Na solução do projecto, aliás em harmonia com a doutrina dominante, admite-se o depósito até à execução da sentença definitiva do despejo.
Sem discutir nem apreciar o problema, de jure constituto, é de parecer a Câmara Corporativa, de jure constituendo, que a solução mais conveniente não é a proposta. A sua justificação só pode encontrar-se nas providências que foram tomadas no § 1.º do artigo 19.º, impondo-se ao arrendatário o pagamento das custas do processo e a verba de procuradoria que o juiz fixar, bem como as despesas do levantamento do depósito.
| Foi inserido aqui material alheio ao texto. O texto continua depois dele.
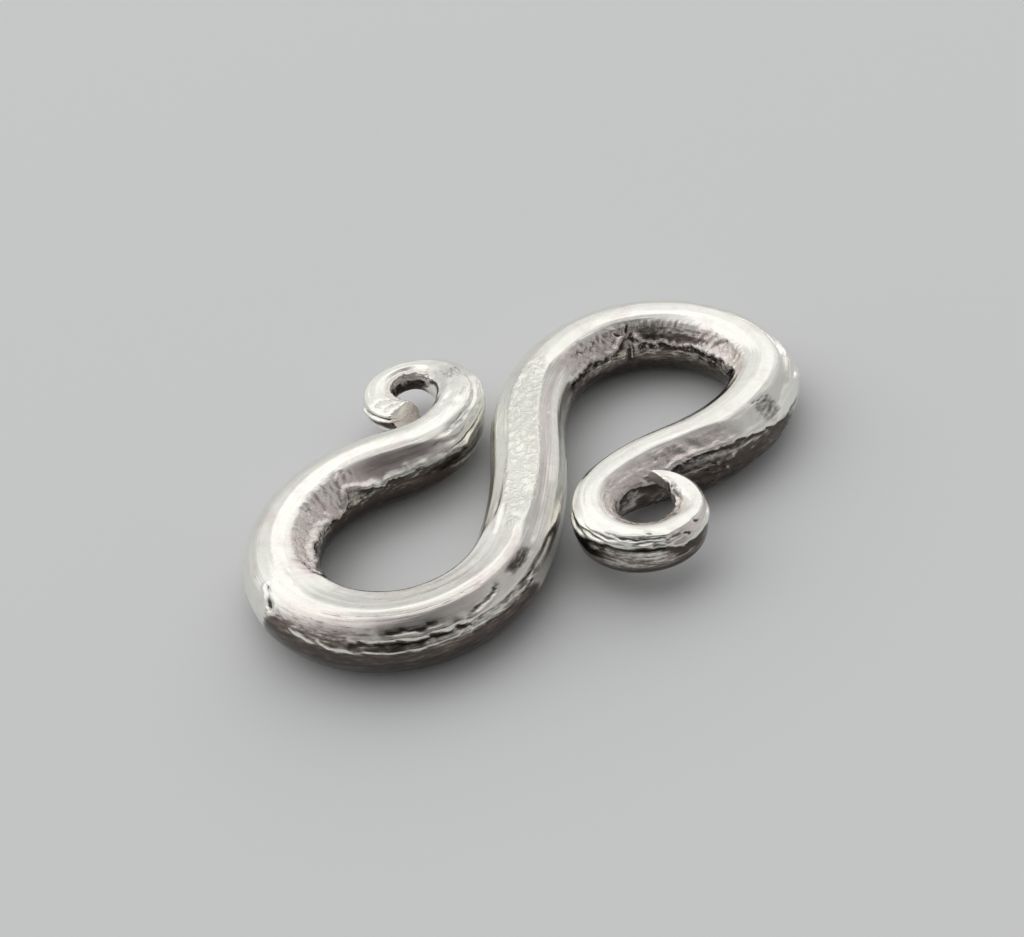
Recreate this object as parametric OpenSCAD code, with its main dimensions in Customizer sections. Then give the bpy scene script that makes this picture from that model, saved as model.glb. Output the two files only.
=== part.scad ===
// S-hook clasp, hand forged from one rod of silver.
// The rod is thickest at the middle bar, runs round a bow at each end of the S, is drawn down
// along each shank, and finishes in a small scrolled eye with a blunt cut tip.
// Millimetres. The clasp lies flat: +X along its length, +Z up, and the origin lies on the
// surface under it, below the middle of its box.
// Hook A is the one at -X, hook B the one at +X.

/* [Rod] */
// Diameter of the rod at the middle of the bar
bar_d = 3; // [2.6:0.05:3.1]
// Diameter of the rod round the bows
bow_d = 2.85; // [2.4:0.05:3]
// Height of the scrolls' section over its width
scroll_tall = 1.15; // [1:0.01:1.25]
// Height of a tip's section over its width
tip_tall = 0.75; // [0.6:0.01:1]
// Squareness of the scrolls' section, where 2 is round
scroll_square = 3; // [2:0.1:3.2]
// Length of rod over which one bend eases into the next
ease = 1.8; // [1:0.1:2.2]
// Heading of the middle bar toward hook B, from the clasp's long axis
bar_heading = 55; // [50:1:60]

/* [Hook A bow] */
// Bend radius of this half of the bar
a_bar_r = 16.5; // [14:0.5:19]
// Angle that this half of the bar turns
a_bar_turn = 20; // [17:1:23]
// Bend radius of the bow's crown
a_crown_r = 4.4; // [4.3:0.05:4.6]
// Angle that the crown turns
a_crown_turn = 129; // [126:1:131]
// Bend radius of the bow's nose
a_nose_r = 4.1; // [3.9:0.05:4.3]
// Angle that the nose turns
a_nose_turn = 48; // [45:1:50]
// Bend radius where the bow runs into the shank
a_heel_r = 5.3; // [5:0.1:5.6]
// Angle that the heel turns
a_heel_turn = 65; // [62:1:67]

/* [Hook A scroll] */
// Bend radius of the turn out of the shank
a_throat_r = 3; // [2.8:0.05:3.2]
// Angle that the throat turns back
a_throat_turn = 127; // [124:1:130]
// Bend radius of the eye
a_eye_r = 1.5; // [1.45:0.01:1.6]
// Angle that the eye turns
a_eye_turn = 200; // [190:1:206]
// Width of the rod at the throat
a_throat_d = 2.05; // [1.8:0.05:2.2]
// Width of the rod half way round the eye
a_eye_d = 0.95; // [0.8:0.05:1.1]
// Width of the cut tip
a_tip_d = 1.3; // [1:0.05:1.4]
// How much further the underside of the cut tip runs than its top
a_bevel = 0.5; // [0:0.05:0.6]
// Height of the scroll's centre above the bar's centre
a_lift = 0.15; // [0:0.05:0.3]

/* [Hook B bow] */
// Bend radius of this half of the bar
b_bar_r = 9; // [8:0.5:10]
// Angle that this half of the bar turns
b_bar_turn = 30; // [27:1:32]
// Bend radius of the bow's crown
b_crown_r = 4.7; // [4.6:0.05:4.9]
// Angle that the crown turns
b_crown_turn = 138; // [135:1:140]
// Bend radius of the bow's nose
b_nose_r = 2; // [1.8:0.05:2.2]
// Angle that the nose turns
b_nose_turn = 36; // [33:1:37]
// Bend radius where the bow runs into the shank
b_heel_r = 6.2; // [5.9:0.1:6.5]
// Angle that the heel turns
b_heel_turn = 54; // [51:1:55]

/* [Hook B scroll] */
// Bend radius of the turn out of the shank
b_throat_r = 6; // [5.6:0.1:6.4]
// Angle that the throat turns back
b_throat_turn = 34; // [32:1:36]
// Bend radius of the eye
b_eye_r = 1.8; // [1.75:0.01:1.9]
// Angle that the eye turns
b_eye_turn = 205; // [198:1:207]
// Bend radius of the tighter curl at the tip
b_curl_r = 1.2; // [1.15:0.01:1.25]
// Angle that the curl turns
b_curl_turn = 105; // [98:1:107]
// Width of the rod at the throat
b_throat_d = 1.7; // [1.5:0.05:1.8]
// Width of the rod half way round the eye
b_eye_d = 1.55; // [1.3:0.05:1.6]
// Width of the cut tip
b_tip_d = 0.65; // [0.55:0.05:0.7]
// How much further the underside of the cut tip runs than its top
b_bevel = 0.1; // [0:0.05:0.15]
// Height of the scroll's centre above the bar's centre
b_lift = 0.3; // [0:0.05:0.4]

/* [Hidden] */

// Flats round the section and rings along each half of the rod
sides = 20;
rings = 76;

// Places along each half, from the middle of the bar (0) to the tip (1)
bow_from = 0.18;
bow_to = 0.60;
throat_at = 0.78;
eye_at = 0.90;

// Bends of each hook outward from the middle of the bar, as [radius, turn]; + turns to the left
bends_a = [
    [a_bar_r, -a_bar_turn],
    [a_crown_r, -a_crown_turn],
    [a_nose_r, -a_nose_turn],
    [a_heel_r, -a_heel_turn],
    [a_throat_r, a_throat_turn],
    [a_eye_r, a_eye_turn]
];
bends_b = [
    [b_bar_r, -b_bar_turn],
    [b_crown_r, -b_crown_turn],
    [b_nose_r, -b_nose_turn],
    [b_heel_r, -b_heel_turn],
    [b_throat_r, b_throat_turn],
    [b_eye_r, b_eye_turn],
    [b_curl_r, b_curl_turn]
];

// Width of the rod at each place, as [place, width]
widths_a = [[0, bar_d], [bow_from, bow_d], [bow_to, bow_d],
            [throat_at, a_throat_d], [eye_at, a_eye_d], [1, a_tip_d]];
widths_b = [[0, bar_d], [bow_from, bow_d], [bow_to, bow_d],
            [throat_at, b_throat_d], [eye_at, b_eye_d], [1, b_tip_d]];

// Adds up the numbers of a list
function total(list, i = 0) = i < len(list) ? list[i] + total(list, i + 1) : 0;

// Goes from 0 to 1 without a corner as t goes from 0 to 1
function smooth(t) = let (c = min(max(t, 0), 1)) c * c * (3 - 2 * c);

// Length of rod in one bend, and the degrees that it turns in each millimetre
function bend_length(bend) = bend[0] * abs(bend[1]) * PI / 180;
function bend_rate(bend) = bend[1] / bend_length(bend);

// Distances from the middle of the bar at which the bends start and end; the bar starts straight
function bend_marks(bends) = [
    ease / 2,
    for (i = [1 : len(bends)]) total([for (k = [0 : i - 1]) bend_length(bends[k])])
];

// Length that has been bent t past a mark, when the bend comes in evenly over the ease
function eased(t) = t >= ease / 2 ? t : pow(max(t / ease + 0.5, 0), 2) * ease / 2;

// Heading of the rod s millimetres from the middle of the bar; the last bend runs to the tip
function heading(s, bends, marks, start) = start + total([
    for (i = [0 : len(bends) - 1])
        bend_rate(bends[i]) * (eased(s - marks[i]) - (i < len(bends) - 1 ? eased(s - marks[i + 1]) : 0))
]);

// Steps along one half of the rod, from the middle of the bar to the tip
function walk(bends, start) =
    let (marks = bend_marks(bends), step = marks[len(bends)] / rings)
    [for (i = 0, p = [0, 0];
          i <= rings;
          h = heading((i + 0.5) * step, bends, marks, start), p = p + step * [cos(h), sin(h)], i = i + 1)
        [p[0], p[1], heading(i * step, bends, marks, start)]];

// Width of the rod at place u
function width_at(u, widths) = widths[0][1] + total([
    for (i = [1 : len(widths) - 1])
        (widths[i][1] - widths[i - 1][1])
            * smooth((u - widths[i - 1][0]) / (widths[i][0] - widths[i - 1][0]))
]);

// How much of the scroll's section the rod has at place u, and how much of the tip's
function scroll_share(u) = smooth((u - bow_to) / (throat_at - bow_to));
function tip_share(u) = smooth((u - eye_at) / (1 - eye_at));
function tall_at(u) =
    1 + (scroll_tall - 1) * scroll_share(u) + (tip_tall - scroll_tall) * tip_share(u);

// A rounded square between a circle and a box, with half sizes a and b and squareness n
function power(x, n) = sign(x) * pow(abs(x), 2 / n);
function section(a, b, n) = [
    for (k = [0 : sides - 1])
        let (q = 360 * (k + 0.5) / sides) [a * power(cos(q), n), b * power(sin(q), n)]
];

// One ring of points across the rod: p is [x, y, heading], z the height of its centre, and lean
// how far its underside runs ahead of its centre
function ring(p, z, a, b, n, lean) = [
    for (q = section(a, b, n))
        let (ahead = -lean * q[1] / b)
        [p[0] - q[0] * sin(p[2]) + ahead * cos(p[2]), p[1] + q[0] * cos(p[2]) + ahead * sin(p[2]), z + q[1]]
];

// The rings of one half. The bar and bow rest on the surface, and the thinner scroll stays at
// about the height of the bar's centre, as it does when the rod is drawn down on all sides.
// The tip is flattened from below, so its top stays level with the eye's
function half_rings(bends, widths, lift, bevel, start) =
    let (path = walk(bends, start), eye_b = width_at(eye_at, widths) / 2 * tall_at(eye_at))
    [for (i = [0 : rings])
        let (
            u = i / rings,
            a = width_at(u, widths) / 2,
            b = a * tall_at(u),
            share = scroll_share(u),
            z = b * (1 - share) + (bar_d / 2 + lift) * share + (eye_b - b) * tip_share(u),
            n = 2 + (scroll_square - 2) * share
        )
        ring(path[i], z, a, b, n, i == rings ? bevel / 2 : 0)];

// The half toward hook A is walked from the middle outward, so it is joined on backward, with its
// points counted the other way round the section to match
function turned(points) = [for (k = [0 : sides - 1]) points[(sides + sides / 2 - 1 - k) % sides]];
rings_a = half_rings(bends_a, widths_a, a_lift, a_bevel, bar_heading + 180);
rings_b = half_rings(bends_b, widths_b, b_lift, b_bevel, bar_heading);
all_rings = [
    for (i = [rings : -1 : 1]) turned(rings_a[i]),
    for (i = [0 : rings]) rings_b[i]
];

// The sweep's points and faces, and the middle of its box
points = [for (r = all_rings) for (p = r) p];
last = len(all_rings) - 1;
faces = [
    [for (k = [0 : sides - 1]) k],
    for (i = [0 : last - 1]) for (k = [0 : sides - 1])
        let (j = (k + 1) % sides)
        [i * sides + k, (i + 1) * sides + k, (i + 1) * sides + j, i * sides + j],
    [for (k = [sides - 1 : -1 : 0]) last * sides + k]
];
xs = [for (p = points) p[0]];
ys = [for (p = points) p[1]];
zs = [for (p = points) p[2]];
middle = [(min(xs) + max(xs)) / 2, (min(ys) + max(ys)) / 2, min(zs)];

module s_hook() {
    color("silver")
        translate(-middle)
            polyhedron(points = points, faces = faces, convexity = 8);
}

s_hook();
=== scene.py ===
import itertools
import math

import bpy
import numpy as np
from mathutils import Matrix, Vector


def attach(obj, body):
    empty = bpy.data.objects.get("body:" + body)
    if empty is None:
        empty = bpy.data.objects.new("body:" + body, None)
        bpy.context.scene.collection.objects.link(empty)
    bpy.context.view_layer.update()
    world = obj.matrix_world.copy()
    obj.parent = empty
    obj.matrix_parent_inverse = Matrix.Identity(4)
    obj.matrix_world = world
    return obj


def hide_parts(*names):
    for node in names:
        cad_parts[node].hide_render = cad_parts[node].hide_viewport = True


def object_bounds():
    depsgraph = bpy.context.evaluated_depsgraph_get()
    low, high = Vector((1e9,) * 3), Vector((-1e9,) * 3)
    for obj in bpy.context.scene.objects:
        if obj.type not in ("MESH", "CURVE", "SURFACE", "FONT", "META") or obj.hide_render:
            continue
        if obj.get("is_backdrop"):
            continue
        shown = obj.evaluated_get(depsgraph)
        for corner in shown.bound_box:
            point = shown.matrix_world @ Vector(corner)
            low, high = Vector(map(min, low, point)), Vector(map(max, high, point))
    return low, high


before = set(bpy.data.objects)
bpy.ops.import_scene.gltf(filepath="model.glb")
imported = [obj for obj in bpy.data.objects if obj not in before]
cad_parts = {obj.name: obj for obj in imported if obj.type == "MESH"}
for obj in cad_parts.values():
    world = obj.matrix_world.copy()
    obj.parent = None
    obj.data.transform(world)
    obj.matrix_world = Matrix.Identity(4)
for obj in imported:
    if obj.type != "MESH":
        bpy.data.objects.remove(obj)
cad_low, cad_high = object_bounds()

# The forged rod
# The whole clasp is one length of sterling silver rod. It was hammered, drawn down at both ends,
# bent cold into a flat S and scrolled into an eye at each tip, and then polished by hand.

# Hook A is the one at -X, with the smaller eye, and hook B the one at +X. Lengths are in
# millimetres. Places along the rod run from the middle of the bar, negative toward hook A and
# positive toward hook B. Angles round its section start at the left side of someone walking toward
# hook B: 90 is the top, 180 the right side and 270 the underside.
MM = 0.001

# BEND_EASE is the length over which one bend runs into the next. TALL is a section's height over
# its width, and SQUARE how square it is, where 2 is round. FROM, TO and AT are shares of the way
# from the middle of the bar to a tip.
BAR_WIDTH = 3.0
BOW_WIDTH = 2.85
BEND_EASE = 1.8
BAR_HEADING = 55.0
SCROLL_TALL = 1.15
TIP_TALL = 0.75
SCROLL_SQUARE = 3.0
TIP_SQUARE = 4.5
BOW_FROM, BOW_TO, THROAT_AT, EYE_AT = 0.18, 0.60, 0.78, 0.90

# Rings of points along the rod, points round each, and steps in which the bends are added up
RINGS = 800
SIDES = 120
FINE_STEPS = 4001


def smooth(t):
    """Goes from 0 to 1 without a corner as t goes from 0 to 1."""
    t = np.clip(t, 0, 1)
    return t * t * (3 - 2 * t)


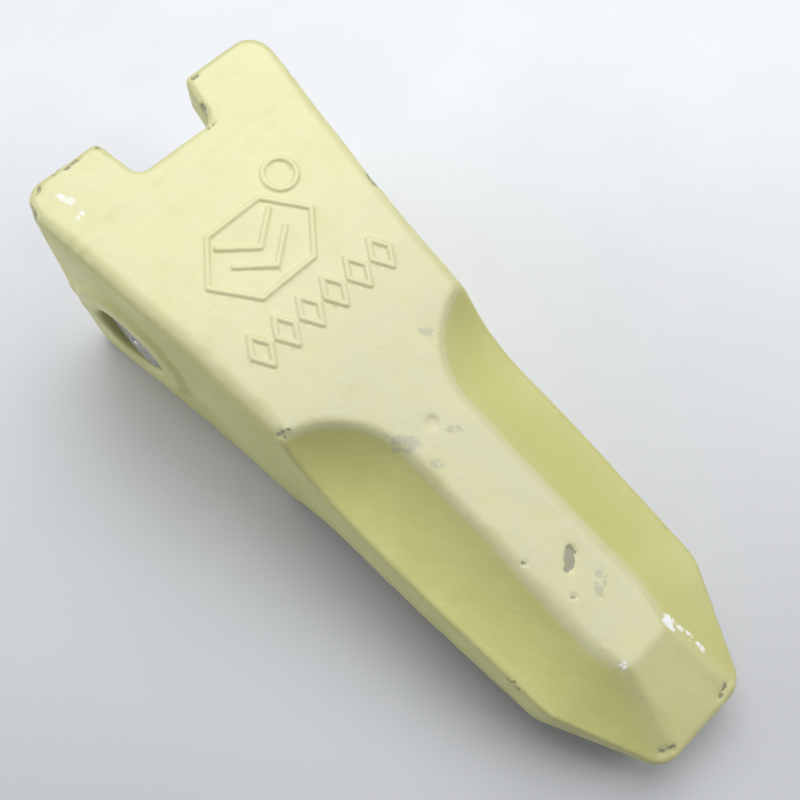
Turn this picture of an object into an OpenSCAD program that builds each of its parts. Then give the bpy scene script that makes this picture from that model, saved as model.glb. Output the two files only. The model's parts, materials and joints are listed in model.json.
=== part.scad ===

Em princípio, portanto, pode dizer-se, o senhorio não sofre nenhum prejuízo em ter de prosseguir com uma acção inútil até à sentença definitiva, porque é afinal compensado de todas as despesas, e o arrendatário tem o benefício de não ter de se precipitar em fazer o depósito, pois pode aguardar o resultado do processo para depois escolher, se for ordenado o despejo, entre o depósito do triplo e a desocupação do prédio.
Não convencem estas razões. Por mais largas que sejam as indemnizações arbitradas é bem sabido que elas nunca compensam os encargos de uma demanda judicial. E há um prejuízo que nunca pode ser compensado: o resultante da situação de incerteza quanto ao despejo do prédio.
Até ao próprio momento da execução da sentença, segundo o projecto, o arrendatário pode libertar-se do despejo depositando o triplo das rendas em dívida, o que quer dizer que, enquanto não é executada a sentença, o senhorio não poderá tomar providências respeitantes ao destino do prédio, por não saber se ele lhe será ou não efectivamente entregue. As vantagens que podem resultar para o arrendatário do sistema proposto também não são apreciáveis, se se lhe vier a conferir expressamente a possibilidade de fazer um depósito condicional, como é doutrina do projecto (§ 4.º do artigo 19.º). Feito este depósito, já ambas as partes ficam o conhecer com precisão quais serão as consequências da sentença: se vier a ser decretado o despejo, o senhorio receberá o triplo das rendas em dívida; se a acção improceder, este receberá as rendas simples e o arrendatário poderá levantar o restante.
Julga, pois, a Câmara Corporativa que o direito de depositar o triplo das rendas só deve poder exercer-se até à contestação.
Uma terceira dúvida resolvida no projecto é esta: desde quando pode ser feito o depósito? Para o depósito produzir os seus efeitos, será necessário contestar a acção, por só na contestação poder ele ser invocado? Há quem entenda que o arrendatário, embora queira efectuar o depósito, é sempre obrigado a contestar a acção de despejo, pois só na contestação ele poderá invocá-lo, nos termos ainda do artigo 978.º do Código. Esta solução é afastada, desde que no projecto se diz: "Intentada a acção de despejo por falta de pagamento de renda, pode... pôr termo definitivo ao processo..." A mesma doutrina resulta do § 4.º, relativo ao depósito condicional, ao atribuir-se ao arrendatário a possibilidade de exercer essa faculdade "no prazo da contestação".
O inquilino não precisa, pois, de contestar a acção para fazer o depósito do triplo, ao contrário do que já se tem sustentado. E essa é, sem dúvida, a melhor solu-
62 Pela lei n.º 1:662 deve depositar-se o quíntuplo.
63 Na Revista de Legislação e de Jurisprudência, ano 78.º, p. 227.